I am trying to figure out how to create a lists of lists where each sublist contains the number of positive words and negative words in a given text. Below I have the names of the positive and negative text files that I am working with and an example of the words in those text files. Also an example text in the 'X_train' variable. And what the output should look like.
positive_words.txt # happy, great, amazing
negative_words.txt = # sad, bad, poor
X_train = ['the food was great and service was amazing', 'i was happy with my food', 'my food tasted bad', 'i am poor and could not buy the food so i am sad but least i have chicken']
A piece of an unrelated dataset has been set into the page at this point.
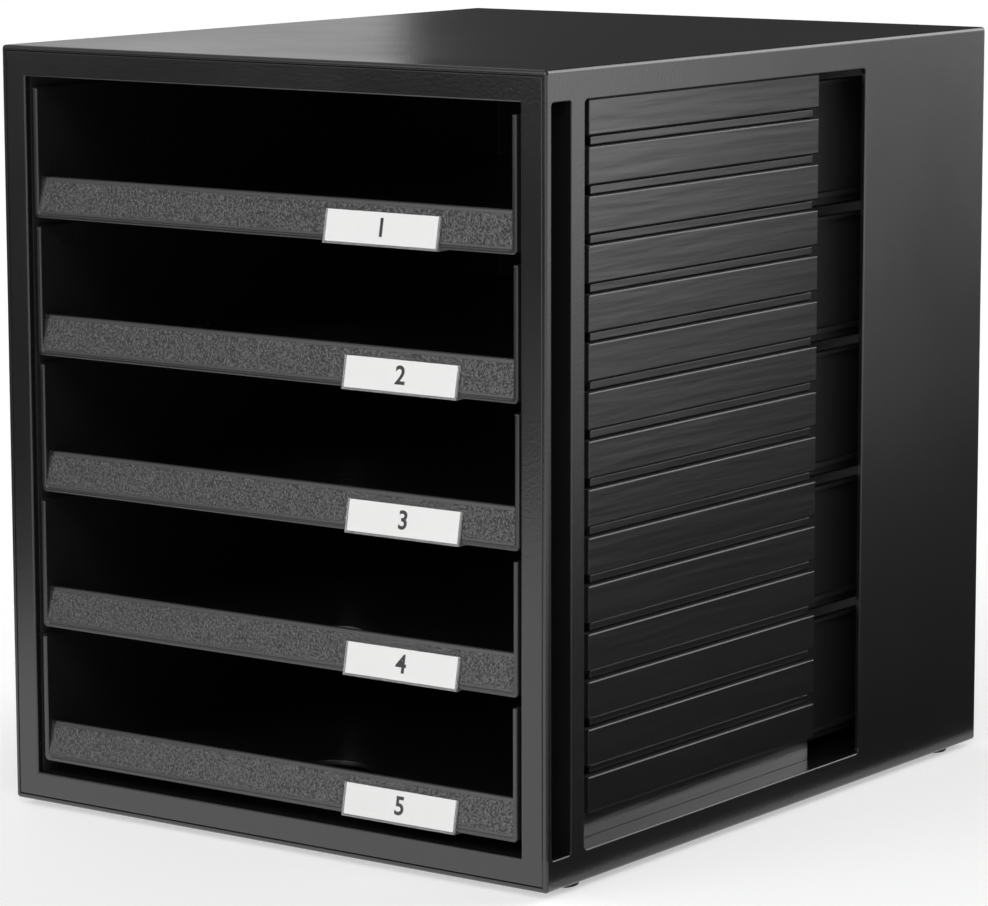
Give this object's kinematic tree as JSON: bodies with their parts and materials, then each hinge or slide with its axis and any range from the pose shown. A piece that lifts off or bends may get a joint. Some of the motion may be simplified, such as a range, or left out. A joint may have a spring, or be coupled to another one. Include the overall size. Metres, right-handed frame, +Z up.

X_train_lexicon_features = ?
How the output of the above variable should look.
print(X_train_lexicon_features)
OUTPUT: [[2,0], [1,0], [0,1], [0,2]]
# From the example given above, the first text in the X_train variable should yield [2,0] since it has 'great' and 'amazing' which are both in the positive_lexicon. [positive,negative]
Below is a class to count the number of positive and negative words.
class LexiconClassifier():
def __init__(self):
self.positive_words = set()
with open('positive-words.txt', encoding = 'utf-8') as iFile:
for row in iFile:
self.positive_words.add(row.strip())
self.negative_words = set()
with open('negative-words.txt', encoding='iso-8859-1') as iFile:
for row in iFile:
self.negative_words.add(row.strip())
def count_pos_words(self, sentence):
num_pos_words = 0
for word in sentence.lower().split():
if word in self.positive_words:
num_pos_words += 1
return num_pos_words
def count_neg_words(self, sentence):
num_neg_words = 0
for word in sentence.lower().split():
if word in self.negative_words:
num_neg_words += 1
return num_neg_words
Here is the code I have run to return the number of positive words per text.
myLC = LexiconClassifier()
X_train_lexicon_features = []
for i in X_train:
X_train_lexicon_features.append(myLC.count_pos_words(i))
OUTPUT: [2,1,0,0]
What I am unsure of is how to mix in the 'count_neg_words' function into the code above that will also return a lists of lists like so: [[2,0], [1,0], [0,1], [0,2]].
I appreciate any advice and thank you in advance!